** Begin Dataset excerpts **

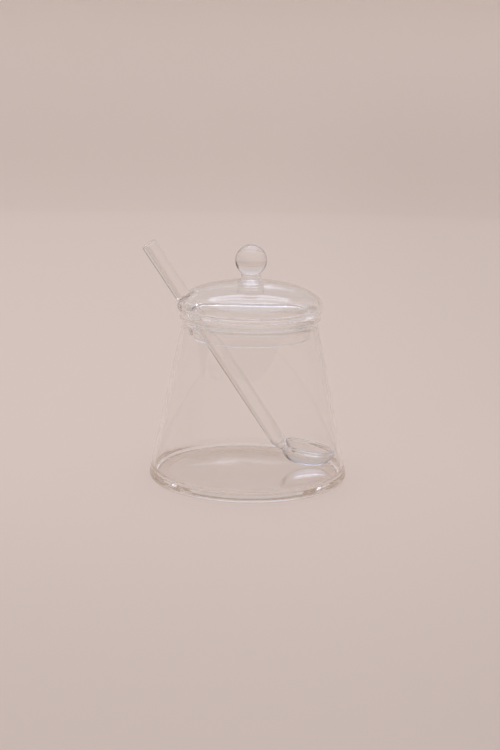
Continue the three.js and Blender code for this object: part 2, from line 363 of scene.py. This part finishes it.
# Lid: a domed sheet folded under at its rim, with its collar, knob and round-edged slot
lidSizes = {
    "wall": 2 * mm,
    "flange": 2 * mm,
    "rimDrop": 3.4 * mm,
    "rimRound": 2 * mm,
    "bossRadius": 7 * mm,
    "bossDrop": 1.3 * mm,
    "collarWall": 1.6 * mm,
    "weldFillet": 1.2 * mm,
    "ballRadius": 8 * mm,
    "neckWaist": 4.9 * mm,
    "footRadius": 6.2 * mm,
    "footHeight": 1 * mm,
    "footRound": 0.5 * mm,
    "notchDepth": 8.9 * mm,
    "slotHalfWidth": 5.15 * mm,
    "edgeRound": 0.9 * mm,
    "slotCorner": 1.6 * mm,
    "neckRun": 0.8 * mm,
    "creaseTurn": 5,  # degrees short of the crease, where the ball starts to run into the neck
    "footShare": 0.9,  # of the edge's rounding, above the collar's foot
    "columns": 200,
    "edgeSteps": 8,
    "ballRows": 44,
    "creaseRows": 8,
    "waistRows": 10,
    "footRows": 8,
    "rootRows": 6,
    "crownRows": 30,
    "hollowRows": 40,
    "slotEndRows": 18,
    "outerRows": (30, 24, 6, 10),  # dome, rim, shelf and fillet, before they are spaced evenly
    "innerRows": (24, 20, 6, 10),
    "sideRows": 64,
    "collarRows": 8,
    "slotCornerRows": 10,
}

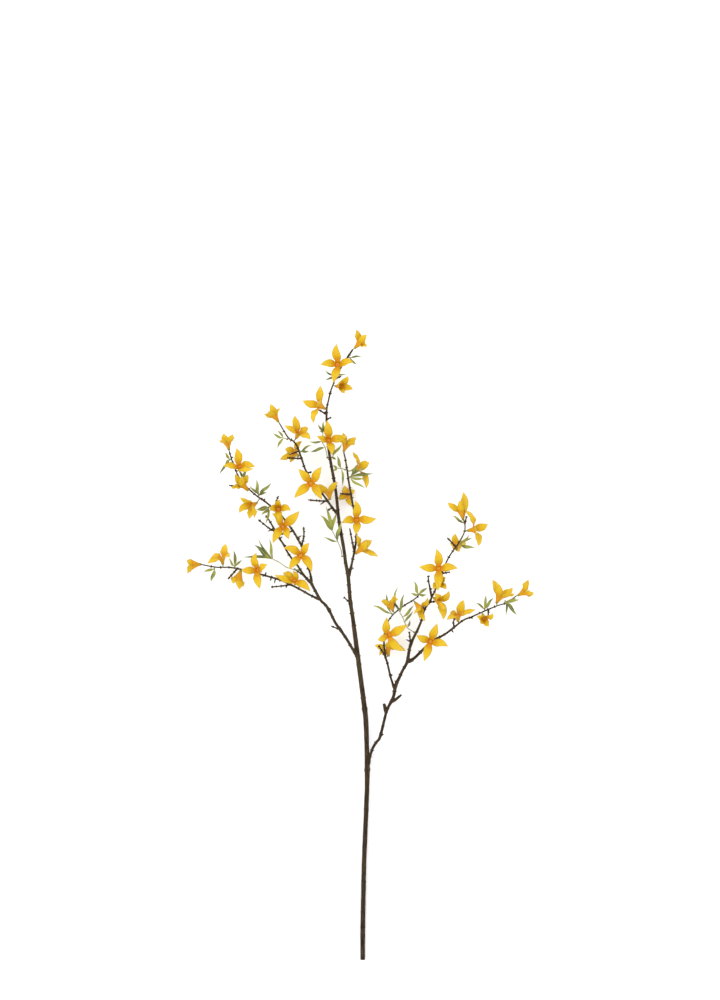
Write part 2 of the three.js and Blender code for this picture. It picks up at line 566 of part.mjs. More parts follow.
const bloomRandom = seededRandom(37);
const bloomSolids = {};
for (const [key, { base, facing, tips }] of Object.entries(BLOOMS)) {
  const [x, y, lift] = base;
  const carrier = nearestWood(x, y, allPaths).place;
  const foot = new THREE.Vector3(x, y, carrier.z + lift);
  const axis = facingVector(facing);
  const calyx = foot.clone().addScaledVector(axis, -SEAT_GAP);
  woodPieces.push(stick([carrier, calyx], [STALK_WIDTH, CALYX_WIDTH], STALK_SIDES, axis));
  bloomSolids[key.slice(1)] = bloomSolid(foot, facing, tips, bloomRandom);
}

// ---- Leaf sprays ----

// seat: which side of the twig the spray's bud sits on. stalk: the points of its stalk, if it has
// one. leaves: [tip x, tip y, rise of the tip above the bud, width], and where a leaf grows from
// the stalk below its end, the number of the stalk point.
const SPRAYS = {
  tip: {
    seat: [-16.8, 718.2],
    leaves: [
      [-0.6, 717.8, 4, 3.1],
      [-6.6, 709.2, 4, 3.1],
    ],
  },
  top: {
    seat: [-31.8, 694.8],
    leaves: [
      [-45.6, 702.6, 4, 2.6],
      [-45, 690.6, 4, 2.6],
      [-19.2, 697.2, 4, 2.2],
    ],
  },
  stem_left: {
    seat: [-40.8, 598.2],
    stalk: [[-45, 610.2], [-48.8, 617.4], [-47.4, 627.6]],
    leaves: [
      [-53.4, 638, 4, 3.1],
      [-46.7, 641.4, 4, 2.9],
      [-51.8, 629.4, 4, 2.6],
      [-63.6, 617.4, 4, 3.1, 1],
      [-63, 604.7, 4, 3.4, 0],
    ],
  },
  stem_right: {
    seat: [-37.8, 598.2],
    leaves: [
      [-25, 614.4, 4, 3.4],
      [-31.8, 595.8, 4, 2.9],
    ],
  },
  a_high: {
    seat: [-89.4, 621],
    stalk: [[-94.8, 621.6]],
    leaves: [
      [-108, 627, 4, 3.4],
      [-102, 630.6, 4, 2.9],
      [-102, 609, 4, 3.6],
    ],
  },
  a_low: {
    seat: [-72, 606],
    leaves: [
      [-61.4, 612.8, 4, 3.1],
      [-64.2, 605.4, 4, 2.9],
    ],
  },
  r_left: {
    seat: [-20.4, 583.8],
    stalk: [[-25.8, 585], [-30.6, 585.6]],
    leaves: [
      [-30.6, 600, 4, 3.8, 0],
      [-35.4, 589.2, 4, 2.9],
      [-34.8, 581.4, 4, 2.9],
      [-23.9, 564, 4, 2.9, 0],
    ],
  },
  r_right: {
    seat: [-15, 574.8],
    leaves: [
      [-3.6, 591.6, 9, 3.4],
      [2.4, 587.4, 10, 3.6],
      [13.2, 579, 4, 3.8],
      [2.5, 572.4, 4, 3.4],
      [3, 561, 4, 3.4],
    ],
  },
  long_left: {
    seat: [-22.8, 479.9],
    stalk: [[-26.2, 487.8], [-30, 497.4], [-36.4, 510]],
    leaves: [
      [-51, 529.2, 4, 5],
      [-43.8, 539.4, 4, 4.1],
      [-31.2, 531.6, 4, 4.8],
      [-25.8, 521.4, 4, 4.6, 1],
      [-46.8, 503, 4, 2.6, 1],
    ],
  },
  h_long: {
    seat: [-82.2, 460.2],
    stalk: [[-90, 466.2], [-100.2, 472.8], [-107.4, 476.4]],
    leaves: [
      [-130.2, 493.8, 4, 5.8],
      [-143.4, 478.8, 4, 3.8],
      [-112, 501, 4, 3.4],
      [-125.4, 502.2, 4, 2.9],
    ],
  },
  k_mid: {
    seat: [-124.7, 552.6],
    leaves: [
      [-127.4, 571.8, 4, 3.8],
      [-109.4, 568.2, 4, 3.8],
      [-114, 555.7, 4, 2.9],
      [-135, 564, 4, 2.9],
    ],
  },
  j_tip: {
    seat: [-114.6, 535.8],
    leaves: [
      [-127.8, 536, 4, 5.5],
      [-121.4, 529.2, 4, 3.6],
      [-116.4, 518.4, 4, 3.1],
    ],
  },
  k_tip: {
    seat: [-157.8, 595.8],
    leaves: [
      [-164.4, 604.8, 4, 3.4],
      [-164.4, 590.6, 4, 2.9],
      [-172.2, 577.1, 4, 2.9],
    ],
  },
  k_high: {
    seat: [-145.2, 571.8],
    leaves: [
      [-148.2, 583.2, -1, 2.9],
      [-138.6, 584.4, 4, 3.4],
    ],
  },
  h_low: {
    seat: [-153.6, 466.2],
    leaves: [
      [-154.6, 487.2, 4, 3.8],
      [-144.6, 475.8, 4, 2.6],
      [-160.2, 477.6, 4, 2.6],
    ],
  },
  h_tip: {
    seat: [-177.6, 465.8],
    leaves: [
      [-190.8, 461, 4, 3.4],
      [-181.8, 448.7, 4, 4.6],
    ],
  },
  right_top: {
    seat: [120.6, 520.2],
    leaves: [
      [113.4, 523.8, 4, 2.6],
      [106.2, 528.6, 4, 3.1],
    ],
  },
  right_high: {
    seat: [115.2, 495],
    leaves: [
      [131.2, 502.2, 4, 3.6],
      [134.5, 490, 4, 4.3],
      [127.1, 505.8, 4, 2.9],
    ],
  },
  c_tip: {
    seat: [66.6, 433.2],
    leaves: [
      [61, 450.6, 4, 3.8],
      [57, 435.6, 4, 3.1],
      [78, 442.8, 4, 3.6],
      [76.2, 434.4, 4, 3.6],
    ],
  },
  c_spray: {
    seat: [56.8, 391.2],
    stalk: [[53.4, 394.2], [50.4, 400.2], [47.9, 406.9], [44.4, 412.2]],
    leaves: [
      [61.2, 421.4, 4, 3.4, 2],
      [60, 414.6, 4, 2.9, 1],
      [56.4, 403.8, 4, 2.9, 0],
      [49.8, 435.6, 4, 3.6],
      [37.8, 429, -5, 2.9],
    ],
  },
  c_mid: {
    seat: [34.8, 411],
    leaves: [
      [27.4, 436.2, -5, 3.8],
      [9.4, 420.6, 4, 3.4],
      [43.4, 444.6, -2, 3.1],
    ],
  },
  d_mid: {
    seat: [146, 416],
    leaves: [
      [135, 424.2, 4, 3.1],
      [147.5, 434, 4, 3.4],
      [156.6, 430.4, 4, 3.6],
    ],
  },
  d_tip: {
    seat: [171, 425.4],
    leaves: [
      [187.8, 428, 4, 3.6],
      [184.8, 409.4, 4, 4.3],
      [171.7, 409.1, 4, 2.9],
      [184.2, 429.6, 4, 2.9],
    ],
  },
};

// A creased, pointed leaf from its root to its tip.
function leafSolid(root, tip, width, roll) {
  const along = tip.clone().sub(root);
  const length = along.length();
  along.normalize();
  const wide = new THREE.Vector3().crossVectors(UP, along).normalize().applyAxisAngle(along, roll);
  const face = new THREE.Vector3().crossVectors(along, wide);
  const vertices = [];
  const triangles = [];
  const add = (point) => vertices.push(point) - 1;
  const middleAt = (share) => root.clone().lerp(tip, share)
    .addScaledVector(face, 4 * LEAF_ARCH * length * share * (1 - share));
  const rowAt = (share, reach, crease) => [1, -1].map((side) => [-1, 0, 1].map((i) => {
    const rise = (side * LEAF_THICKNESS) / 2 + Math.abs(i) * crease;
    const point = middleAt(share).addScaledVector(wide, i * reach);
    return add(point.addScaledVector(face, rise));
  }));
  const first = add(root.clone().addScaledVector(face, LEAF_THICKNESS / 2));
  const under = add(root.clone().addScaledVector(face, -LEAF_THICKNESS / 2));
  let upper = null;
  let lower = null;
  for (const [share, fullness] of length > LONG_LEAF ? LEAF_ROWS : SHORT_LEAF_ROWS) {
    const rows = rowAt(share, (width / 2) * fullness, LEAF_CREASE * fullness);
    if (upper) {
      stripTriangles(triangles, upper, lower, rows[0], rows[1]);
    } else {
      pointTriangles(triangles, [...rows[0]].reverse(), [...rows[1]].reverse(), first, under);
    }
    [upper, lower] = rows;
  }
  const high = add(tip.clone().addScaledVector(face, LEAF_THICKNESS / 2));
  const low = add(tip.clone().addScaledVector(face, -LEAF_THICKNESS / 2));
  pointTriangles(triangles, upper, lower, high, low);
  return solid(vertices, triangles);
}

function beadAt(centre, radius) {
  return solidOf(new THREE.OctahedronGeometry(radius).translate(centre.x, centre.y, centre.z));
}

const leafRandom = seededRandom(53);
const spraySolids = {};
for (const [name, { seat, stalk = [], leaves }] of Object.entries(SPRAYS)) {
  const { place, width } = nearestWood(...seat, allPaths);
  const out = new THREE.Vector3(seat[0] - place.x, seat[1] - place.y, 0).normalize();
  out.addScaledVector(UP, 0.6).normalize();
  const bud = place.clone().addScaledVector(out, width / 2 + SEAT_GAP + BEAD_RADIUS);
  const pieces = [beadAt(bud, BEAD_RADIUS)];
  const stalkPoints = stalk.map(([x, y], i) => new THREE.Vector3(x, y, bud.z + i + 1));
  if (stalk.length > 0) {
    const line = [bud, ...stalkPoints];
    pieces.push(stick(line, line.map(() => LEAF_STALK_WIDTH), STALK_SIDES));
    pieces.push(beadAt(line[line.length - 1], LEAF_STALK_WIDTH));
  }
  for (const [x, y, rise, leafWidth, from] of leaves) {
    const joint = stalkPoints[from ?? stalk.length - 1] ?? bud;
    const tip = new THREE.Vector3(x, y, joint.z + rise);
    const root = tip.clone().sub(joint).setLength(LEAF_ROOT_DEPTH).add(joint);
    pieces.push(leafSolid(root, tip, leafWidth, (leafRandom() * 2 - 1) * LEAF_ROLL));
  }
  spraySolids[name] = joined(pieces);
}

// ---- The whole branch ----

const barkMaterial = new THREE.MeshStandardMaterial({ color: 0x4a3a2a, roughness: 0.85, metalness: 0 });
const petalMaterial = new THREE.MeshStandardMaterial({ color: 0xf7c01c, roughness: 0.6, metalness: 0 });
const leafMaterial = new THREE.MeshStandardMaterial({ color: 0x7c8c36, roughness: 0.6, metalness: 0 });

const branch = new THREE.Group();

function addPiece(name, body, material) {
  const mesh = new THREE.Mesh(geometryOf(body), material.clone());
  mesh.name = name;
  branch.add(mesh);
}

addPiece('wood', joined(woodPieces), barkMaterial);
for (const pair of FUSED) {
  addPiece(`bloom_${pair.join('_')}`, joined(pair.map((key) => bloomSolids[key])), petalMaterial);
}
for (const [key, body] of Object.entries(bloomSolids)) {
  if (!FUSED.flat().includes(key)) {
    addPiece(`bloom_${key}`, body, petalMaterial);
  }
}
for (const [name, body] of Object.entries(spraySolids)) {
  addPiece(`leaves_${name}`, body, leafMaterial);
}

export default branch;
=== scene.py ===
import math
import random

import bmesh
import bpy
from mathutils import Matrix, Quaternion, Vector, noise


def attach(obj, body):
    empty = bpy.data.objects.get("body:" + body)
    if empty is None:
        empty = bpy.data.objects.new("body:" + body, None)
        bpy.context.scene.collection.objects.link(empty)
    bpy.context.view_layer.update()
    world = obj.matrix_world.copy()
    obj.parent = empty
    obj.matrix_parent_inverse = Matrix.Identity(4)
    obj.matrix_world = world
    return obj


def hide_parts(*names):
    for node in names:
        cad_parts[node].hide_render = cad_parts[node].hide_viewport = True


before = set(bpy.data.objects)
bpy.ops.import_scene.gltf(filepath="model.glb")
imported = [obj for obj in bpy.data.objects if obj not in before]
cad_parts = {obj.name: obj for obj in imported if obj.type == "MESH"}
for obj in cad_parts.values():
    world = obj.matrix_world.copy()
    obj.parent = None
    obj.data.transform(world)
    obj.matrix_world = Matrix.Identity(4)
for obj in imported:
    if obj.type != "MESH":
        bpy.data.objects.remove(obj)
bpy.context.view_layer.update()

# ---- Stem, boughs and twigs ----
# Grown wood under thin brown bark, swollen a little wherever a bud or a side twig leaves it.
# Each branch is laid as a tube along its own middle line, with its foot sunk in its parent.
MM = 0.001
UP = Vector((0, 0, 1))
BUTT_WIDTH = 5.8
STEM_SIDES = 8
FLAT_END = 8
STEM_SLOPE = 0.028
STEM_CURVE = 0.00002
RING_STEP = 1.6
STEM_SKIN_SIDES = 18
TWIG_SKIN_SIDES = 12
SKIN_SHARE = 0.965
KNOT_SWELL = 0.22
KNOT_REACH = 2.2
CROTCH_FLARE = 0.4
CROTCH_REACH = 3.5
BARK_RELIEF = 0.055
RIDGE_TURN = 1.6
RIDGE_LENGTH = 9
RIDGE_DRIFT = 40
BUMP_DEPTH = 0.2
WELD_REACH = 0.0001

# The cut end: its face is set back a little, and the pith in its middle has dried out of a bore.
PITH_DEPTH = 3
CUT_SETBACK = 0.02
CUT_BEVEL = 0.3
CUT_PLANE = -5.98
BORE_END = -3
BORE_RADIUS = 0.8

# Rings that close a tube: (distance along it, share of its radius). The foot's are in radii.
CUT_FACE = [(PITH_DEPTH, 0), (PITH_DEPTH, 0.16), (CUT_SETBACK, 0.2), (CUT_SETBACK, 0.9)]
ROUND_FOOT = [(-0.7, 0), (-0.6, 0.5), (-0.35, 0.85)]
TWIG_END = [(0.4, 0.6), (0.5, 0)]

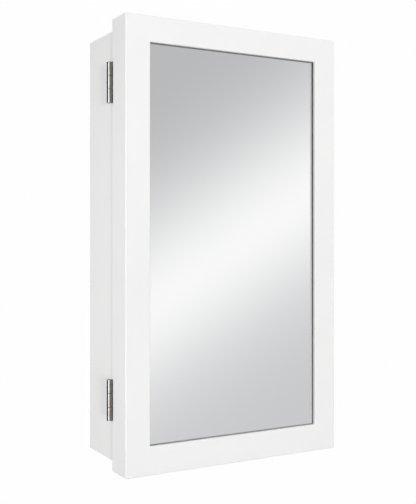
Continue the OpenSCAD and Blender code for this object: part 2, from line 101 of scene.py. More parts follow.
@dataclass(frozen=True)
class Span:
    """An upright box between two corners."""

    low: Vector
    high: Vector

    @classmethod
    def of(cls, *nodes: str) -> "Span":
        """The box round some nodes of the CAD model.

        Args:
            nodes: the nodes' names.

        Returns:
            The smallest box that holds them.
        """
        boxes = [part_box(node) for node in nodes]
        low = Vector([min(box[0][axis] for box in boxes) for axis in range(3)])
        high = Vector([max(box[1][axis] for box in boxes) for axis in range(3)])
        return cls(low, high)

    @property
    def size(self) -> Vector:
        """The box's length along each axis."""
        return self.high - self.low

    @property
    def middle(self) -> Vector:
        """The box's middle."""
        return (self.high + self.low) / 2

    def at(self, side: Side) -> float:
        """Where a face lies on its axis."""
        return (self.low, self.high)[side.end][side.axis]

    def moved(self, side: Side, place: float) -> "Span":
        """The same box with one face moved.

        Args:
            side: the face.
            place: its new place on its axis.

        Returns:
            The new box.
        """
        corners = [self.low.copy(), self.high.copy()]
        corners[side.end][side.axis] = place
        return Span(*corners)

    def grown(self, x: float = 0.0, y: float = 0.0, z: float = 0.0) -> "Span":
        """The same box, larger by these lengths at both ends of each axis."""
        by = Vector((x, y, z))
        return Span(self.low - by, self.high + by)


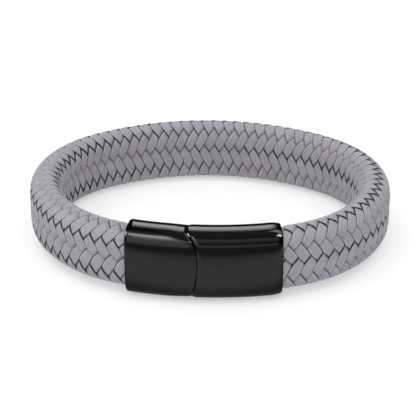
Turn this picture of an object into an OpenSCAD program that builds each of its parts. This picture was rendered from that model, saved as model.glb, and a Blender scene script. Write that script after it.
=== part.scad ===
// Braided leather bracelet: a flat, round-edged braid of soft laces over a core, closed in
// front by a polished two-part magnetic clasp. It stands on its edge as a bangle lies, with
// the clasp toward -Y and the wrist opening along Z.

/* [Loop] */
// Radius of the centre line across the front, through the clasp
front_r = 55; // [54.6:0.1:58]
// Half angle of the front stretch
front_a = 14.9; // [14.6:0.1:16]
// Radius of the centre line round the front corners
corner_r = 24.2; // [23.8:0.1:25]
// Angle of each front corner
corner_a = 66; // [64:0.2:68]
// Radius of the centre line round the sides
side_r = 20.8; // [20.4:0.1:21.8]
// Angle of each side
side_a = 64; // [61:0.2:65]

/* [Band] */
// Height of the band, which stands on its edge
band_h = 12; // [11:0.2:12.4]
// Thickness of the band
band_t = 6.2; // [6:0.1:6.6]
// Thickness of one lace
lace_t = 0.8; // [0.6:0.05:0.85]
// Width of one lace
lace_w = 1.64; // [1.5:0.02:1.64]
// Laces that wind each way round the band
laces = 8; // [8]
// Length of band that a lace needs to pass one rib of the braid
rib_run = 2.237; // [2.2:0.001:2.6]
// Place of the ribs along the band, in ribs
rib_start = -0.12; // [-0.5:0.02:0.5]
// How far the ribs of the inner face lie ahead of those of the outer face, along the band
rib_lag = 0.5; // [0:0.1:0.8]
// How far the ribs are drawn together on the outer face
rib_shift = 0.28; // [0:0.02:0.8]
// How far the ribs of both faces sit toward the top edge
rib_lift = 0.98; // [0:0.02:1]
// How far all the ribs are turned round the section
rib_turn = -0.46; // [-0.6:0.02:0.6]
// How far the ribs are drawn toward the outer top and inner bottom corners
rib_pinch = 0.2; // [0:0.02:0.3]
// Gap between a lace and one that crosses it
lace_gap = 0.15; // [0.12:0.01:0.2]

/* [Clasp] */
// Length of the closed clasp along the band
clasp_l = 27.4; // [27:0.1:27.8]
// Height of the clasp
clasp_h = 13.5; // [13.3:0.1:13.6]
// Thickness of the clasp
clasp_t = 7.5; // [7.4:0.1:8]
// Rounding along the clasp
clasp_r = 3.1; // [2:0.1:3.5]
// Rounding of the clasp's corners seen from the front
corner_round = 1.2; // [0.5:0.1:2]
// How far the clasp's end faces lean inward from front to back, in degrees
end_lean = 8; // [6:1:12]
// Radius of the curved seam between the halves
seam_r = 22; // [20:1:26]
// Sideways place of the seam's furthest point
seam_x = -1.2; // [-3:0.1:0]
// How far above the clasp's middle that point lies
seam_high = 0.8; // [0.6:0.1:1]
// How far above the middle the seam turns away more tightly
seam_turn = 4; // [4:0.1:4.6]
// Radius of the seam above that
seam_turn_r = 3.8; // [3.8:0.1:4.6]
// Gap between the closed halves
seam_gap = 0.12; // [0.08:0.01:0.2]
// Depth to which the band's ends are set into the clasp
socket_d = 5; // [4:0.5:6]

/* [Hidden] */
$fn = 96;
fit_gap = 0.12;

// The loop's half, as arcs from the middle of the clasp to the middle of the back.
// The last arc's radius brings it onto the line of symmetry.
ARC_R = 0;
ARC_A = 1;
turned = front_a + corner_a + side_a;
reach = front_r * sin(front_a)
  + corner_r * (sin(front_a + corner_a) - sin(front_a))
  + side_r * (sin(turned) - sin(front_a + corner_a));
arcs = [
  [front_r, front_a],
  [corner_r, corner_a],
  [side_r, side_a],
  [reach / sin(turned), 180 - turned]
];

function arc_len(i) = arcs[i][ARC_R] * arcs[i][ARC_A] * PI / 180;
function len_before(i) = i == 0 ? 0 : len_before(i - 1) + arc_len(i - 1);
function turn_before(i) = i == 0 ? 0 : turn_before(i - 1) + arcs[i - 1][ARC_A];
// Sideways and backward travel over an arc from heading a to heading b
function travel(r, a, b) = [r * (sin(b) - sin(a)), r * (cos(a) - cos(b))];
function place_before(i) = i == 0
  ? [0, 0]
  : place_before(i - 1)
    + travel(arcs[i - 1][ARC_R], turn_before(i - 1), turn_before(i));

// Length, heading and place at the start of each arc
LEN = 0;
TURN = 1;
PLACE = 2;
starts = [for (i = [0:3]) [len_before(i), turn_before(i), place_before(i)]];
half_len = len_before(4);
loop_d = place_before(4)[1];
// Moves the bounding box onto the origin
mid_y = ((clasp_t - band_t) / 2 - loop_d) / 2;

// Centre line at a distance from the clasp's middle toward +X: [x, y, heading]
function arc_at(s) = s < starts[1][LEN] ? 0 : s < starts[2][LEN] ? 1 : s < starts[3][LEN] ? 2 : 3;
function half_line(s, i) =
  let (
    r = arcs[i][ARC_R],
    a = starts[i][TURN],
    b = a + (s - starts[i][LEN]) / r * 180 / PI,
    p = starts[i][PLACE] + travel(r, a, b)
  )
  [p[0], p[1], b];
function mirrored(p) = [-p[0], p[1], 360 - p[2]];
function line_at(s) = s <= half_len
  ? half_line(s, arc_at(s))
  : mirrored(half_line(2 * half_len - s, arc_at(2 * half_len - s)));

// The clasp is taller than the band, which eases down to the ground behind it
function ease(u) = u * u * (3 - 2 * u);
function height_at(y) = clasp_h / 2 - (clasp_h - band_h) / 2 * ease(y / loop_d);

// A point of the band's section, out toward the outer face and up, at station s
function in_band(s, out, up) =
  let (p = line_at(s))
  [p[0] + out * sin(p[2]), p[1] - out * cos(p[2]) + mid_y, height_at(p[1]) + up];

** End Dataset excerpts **

Retype exactly the lines above, from the one with "Turn this picture" through the one with "opening along Z.", inclusive.

-- Task output --
Turn this picture of an object into an OpenSCAD program that builds each of its parts. This picture was rendered from that model, saved as model.glb, and a Blender scene script. Write that script after it.
=== part.scad ===
// Braided leather bracelet: a flat, round-edged braid of soft laces over a core, closed in
// front by a polished two-part magnetic clasp. It stands on its edge as a bangle lies, with
// the clasp toward -Y and the wrist opening along Z.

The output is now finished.